Ratios are more applicable to small rooms than large rooms. Once you get bigger than a certain size, the ratio is not that important any more, because there are enough modes at all frequencies to get a smoother response.

Yes, your 8.6 is close to double your 4.1, but that can be dealt with. All that it means is that you would have one set of axial modes at 40 Hz, 80 Hz, 120, 160, 200, etc. (lengthwise modes), and another set at 42 Hz, 84 Hz, 126, 168, 210, etc (widthwise modes). They are close to each other, yes, but your room is plenty large enough that you could have some very deep, very serious, very effective bass trapping down to very low frequencies, that would do a great job of dealing with such modes. That's the advantage of a large room: plenty of space for deep treatment.
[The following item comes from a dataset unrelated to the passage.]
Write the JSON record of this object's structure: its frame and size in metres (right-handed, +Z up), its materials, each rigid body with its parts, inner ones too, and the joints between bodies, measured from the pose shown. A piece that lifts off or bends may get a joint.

filling all the corners with fluffy, both corners between side and front-rear walls like superchunks, and corners between side,front and rear walls with ceiling, eliminating most of them
Putting absorption in corners is one way of making bass traps, but it doe NOT eliminate the corners! Here to, the boundaries of the room are still the hard, solid, rigid, massive wall, floor, and ceiling surfaces behind the absorption. The absorption does not change the boundaries of the room.

Does it make sense to make the ceiling trapping slightly angling down towards the front of the room ?
Do not slope the ceiling itself, as that would make it even lower, and it is already low. Rather, hang an acoustic cloud over the mix position, and hang it at an angle.

That's a really good sized room: it could become an excellent control room, with good acoustic response, at a similar level to many professional studios. But if you want that, it will need careful design.